また、S1が極めて少ない、すなわちリーダーは指示をあまりしていない、という調査結果については、変化が激しい今日において、リーダーが経験や知識がない業務を部下が担当していることが少なくなく、リーダーが指示できないということが原因として考えられます。
部下は面倒を見てもらいたい?!
一方、どのようなリーダーシップスタイルを上司に「求めている」か、という質問に対して、圧倒的に多かった答えがS2です。S2は、高指示+高支援。つまり、色々と教えてほしいし、励ましてほしいし、話も聞いてもらいたいし、といった具合に、要はリーダーにもっと面倒を見てもらうことを欲しているようです。

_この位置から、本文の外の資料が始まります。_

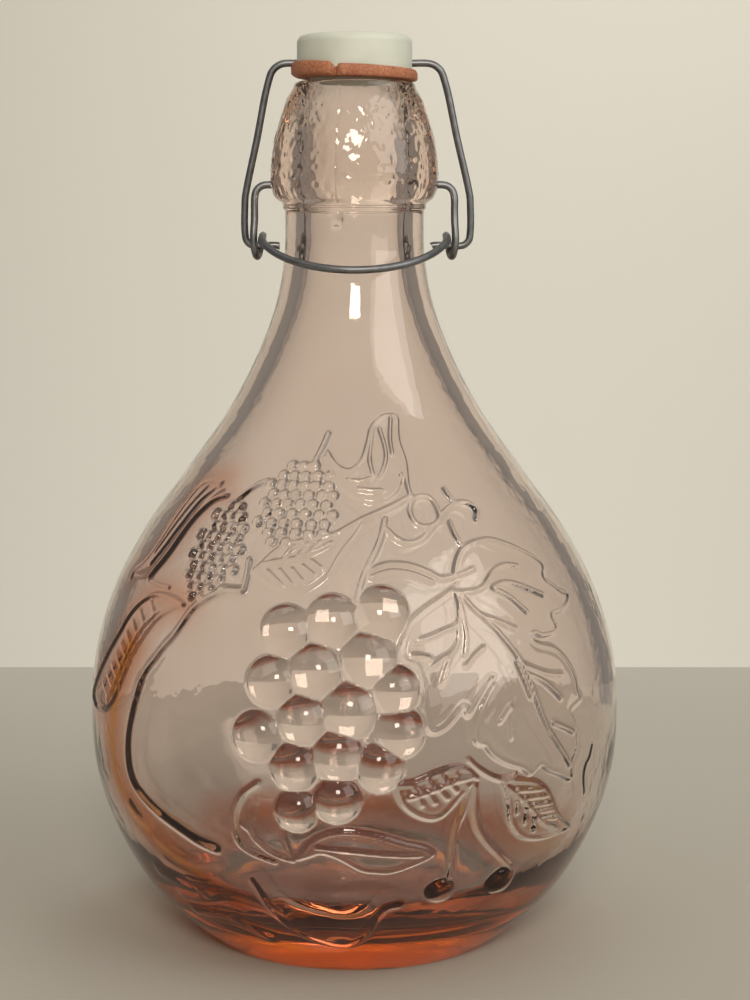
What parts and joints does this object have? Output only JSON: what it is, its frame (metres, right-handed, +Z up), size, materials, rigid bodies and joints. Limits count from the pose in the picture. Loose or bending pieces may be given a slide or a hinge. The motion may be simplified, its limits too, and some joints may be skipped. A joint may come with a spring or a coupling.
{
  "type": "swing-top bottle",
  "caption": "Large drop-shaped pressed-glass bottle with fruit in relief and a wire swing-top closure on a thick moulded finish.",
  "frame": {"origin": "on the bottle's axis, in the plane of the foot ring it stands on", "axes": "+Z up along the bottle's axis, -Y out of the front that carries the fruit and the lever's bow, +X to the viewer's right"},
  "size_m": [0.1816, 0.1854, 0.3042],
  "materials": {
    "pink_glass": "gloss",
    "galvanised_wire": "dull",
    "white_plastic": "satin",
    "orange_rubber": "matt"
  },
  "bodies": {
    "glass": {"bottle": "pink_glass"},
    "lever": {"lever_wire": "galvanised_wire"},
    "bail": {"bail_wire": "galvanised_wire"},
    "stopper": {"stopper_cap": "white_plastic", "gasket": "orange_rubber"}
  },
  "joints": [
    {"name": "lever_pivot", "type": "hinge", "parent": "glass", "child": "lever", "pos_m": [0, 0, 0.2552], "axis": [-1, 0, 0], "range_deg": [0, 155]},
    {"name": "bail_swing", "type": "hinge", "parent": "lever", "child": "bail", "pos_m": [0, 0.0016, 0.2348], "axis": [-1, 0, 0], "range_deg": [-98, 0]},
    {"name": "stopper_tilt", "type": "hinge", "parent": "bail", "child": "stopper", "pos_m": [0, 0, 0.2952], "axis": [-1, 0, 0], "range_deg": [-58, 0]}
  ],
  "couplings": [
    {"joint": "bail_swing", "follows": "lever_pivot", "ratio": -0.63},
    {"joint": "stopper_tilt", "follows": "lever_pivot", "ratio": -0.37}
  ]
}
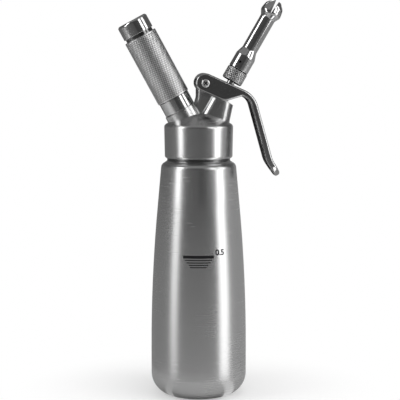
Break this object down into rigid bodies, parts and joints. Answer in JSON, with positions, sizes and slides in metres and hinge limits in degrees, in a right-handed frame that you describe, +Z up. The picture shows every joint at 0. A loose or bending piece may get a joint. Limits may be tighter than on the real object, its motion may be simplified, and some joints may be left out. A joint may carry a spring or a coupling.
{
  "type": "whipped cream dispenser",
  "caption": "Steel half-litre whipped cream dispenser: rounded bottle, screwed head with a squeeze lever, knurled charger holder and a tulip decorating nozzle.",
  "frame": {"origin": "middle of the flat ring that the bottle stands on", "axes": "+Z up along the bottle, +X towards the lever and the nozzle, -X towards the charger holder, -Y towards the front with the fill mark"},
  "size_m": [0.1321, 0.0776, 0.3217],
  "materials": {
    "bottle_steel": "fine horizontal satin brushing",
    "head_steel": "satin on the collar, smoother on the dome and bosses",
    "polished_steel": "polished stainless steel",
    "knurled_steel": "fine diamond knurl",
    "adapter_steel": "polished stainless steel with a diamond knurl",
    "nozzle_steel": "polished stainless steel",
    "lever_steel": "polished stainless sheet",
    "screw_steel": "polished",
    "stem_steel": "turned",
    "hard_steel": "plain",
    "charger_steel": "plain, slightly matt",
    "brass": "turned",
    "gasket_rubber": "matt silicone",
    "seal_rubber": "matt",
    "guide_plastic": "plain"
  },
  "bodies": {
    "bottle": {"bottle": "bottle_steel"},
    "gasket": {"head_gasket": "gasket_rubber"},
    "head": {"head_body": "head_steel", "pin_carrier": "brass", "piercing_pin": "hard_steel", "pin_seal": "seal_rubber", "non_return_valve": "seal_rubber", "valve_guide_bush": "guide_plastic", "pivot_barrel": "hard_steel", "pivot_screw": "screw_steel", "pivot_washers": "guide_plastic"},
    "lever": {"lever": "lever_steel"},
    "valve": {"valve_stem": "stem_steel", "valve_gasket": "seal_rubber", "stem_o_ring": "seal_rubber", "valve_spring": "hard_steel", "thrust_collar": "stem_steel", "adapter_seal": "seal_rubber"},
    "adapter": {"nozzle_adapter": "adapter_steel"},
    "nozzle": {"tulip_nozzle": "nozzle_steel"},
    "charger": {"gas_charger": "charger_steel"},
    "cushion": {"charger_cushion": "seal_rubber"},
    "holder": {"charger_holder": "polished_steel", "knurled_grip": "knurled_steel", "holder_end_cap": "polished_steel"}
  },
  "joints": [
    {"name": "head_lift", "type": "slide", "parent": "bottle", "child": "gasket", "axis": [0, 0, 1], "range_m": [0, 0.04]},
    {"name": "head_turn", "type": "hinge", "parent": "gasket", "child": "head", "pos_m": [0, 0, 0.2], "axis": [0, 0, 1], "range_deg": [0, 540]},
    {"name": "lever_squeeze", "type": "hinge", "parent": "head", "child": "lever", "pos_m": [0.0046, 0, 0.25465], "axis": [0, 1, 0], "range_deg": [0, 12], "stiffness_Nm_per_rad": 2, "springref_deg": -8.59},
    {"name": "valve_slide", "type": "slide", "parent": "head", "child": "valve", "axis": [-0.5, 0, -0.866], "range_m": [0, 0.004], "deforming": ["valve_spring"]},
    {"name": "adapter_turn", "type": "hinge", "parent": "valve", "child": "adapter", "pos_m": [0.029, 0, 0.26008], "axis": [0.5, 0, 0.866], "range_deg": [0, 720]},
    {"name": "nozzle_off", "type": "slide", "parent": "adapter", "child": "nozzle", "axis": [0.5, 0, 0.866], "range_m": [0, 0.03]},
    {"name": "charger_out", "type": "slide", "parent": "head", "child": "charger", "axis": [-0.4787, 0, 0.878], "range_m": [0, 0.03]},
    {"name": "holder_off", "type": "slide", "parent": "charger", "child": "cushion", "axis": [-0.4787, 0, 0.878], "range_m": [0, 0.085]},
    {"name": "holder_turn", "type": "hinge", "parent": "cushion", "child": "holder", "pos_m": [-0.02872, 0, 0.25833], "axis": [-0.4787, 0, 0.878], "range_deg": [0, 1080]}
  ],
  "couplings": [
    {"joint": "valve_slide", "follows": "lever_squeeze", "m_per_rad": 0.018579}
  ]
}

このような「求める」リーダーシップスタイルに対し、実際に「受けている」リーダーシップはS4(低指示+低支援)ですから、双方に大きなギャップがあります。
「状況に合わせて対応するリーダーシップ」は組織にプラスになる
次に、回答者の約半数が、「求めているリーダーシップスタイルと合致するスタイルを得られた」と回答しています。そして、合致するスタイルを得られている人は、そうでない人たちと比べて、組織や仕事に対してよりポジティブな姿勢を有していることもわかりました。具体的には、前者の人については、より自発的に行動を起こし、努力を重ねながら業績を向上させる意欲が強く、組織に対して愛着や帰属心が強く、離職するリスクが低いといった特徴が見られました。つまり、部下の状況(ニーズ)に合わせた対応を行うという、「状況に合わせて対応するリーダーシップ」という手法が組織にとても有益であることが立証されたのです。
人材開発担当者への示唆
調査報告書の中で、人材開発担当者が調査結果から得られる示唆として、ケン・ブランチャード社は次の3点をあげています。
- 部下が求めるリーダーシップスタイルを与えられるようになることで、組織へのプラス効果が期待できる。しがたって、リーダー向けの研修を企画するときは、リーダーが、部下との会話を通じて、与えるべきリーダーシップスタイルを見極めていくスキルが習得できるような内容を織り込むべきである。
- S2のリーダーシップを求めている人が59%もいるという現状を鑑み、部下の役に立つ指示的行動と支援的行動がどういうものであるかをリーダーが学び、そのスキルを練習することが必要である。たとえば、自分が経験したことのない業務を担っている部下に対して、どのような指示的行動がとりうるかといったことも学んだりすることも有効であろう。
- S4スタイルが過剰使用されていることによって生じている問題がないか、組織や職場を再点検したほうがよい。「部下に任せている」といえば聞こえはよいが、放置されている状態になっているメンバーや業務がないか、といったことが懸念される。
「人事評価をやめるべき?!」の記事でも言及したように、近年、上司と部下の会話を頻繁に持つことが重要視されています。しかし、ただでさえ多忙なリーダーが、多くの部下の面倒を細やかにみるのは簡単ではありません。したがって、いたずらに部下と接する時間を増やすのではなく、質の高い会話を行うことが不可欠です。たとえば、支援的行動を求めていない部下に対し、くどくどと励ましの言葉をかけても、部下としては“うざく”感じるだけかもしれません。あるいは、仕事のやり方をわかっている相手に対し、細かな指示を与えては、「自分のことを信用していないのか」と不信感を持たれてしまいます。どのようなときに、どのような言葉をかけたらよいのか、それを整理して学べるSLII®は、今、その有効性が増しているといって過言ではないでしょう。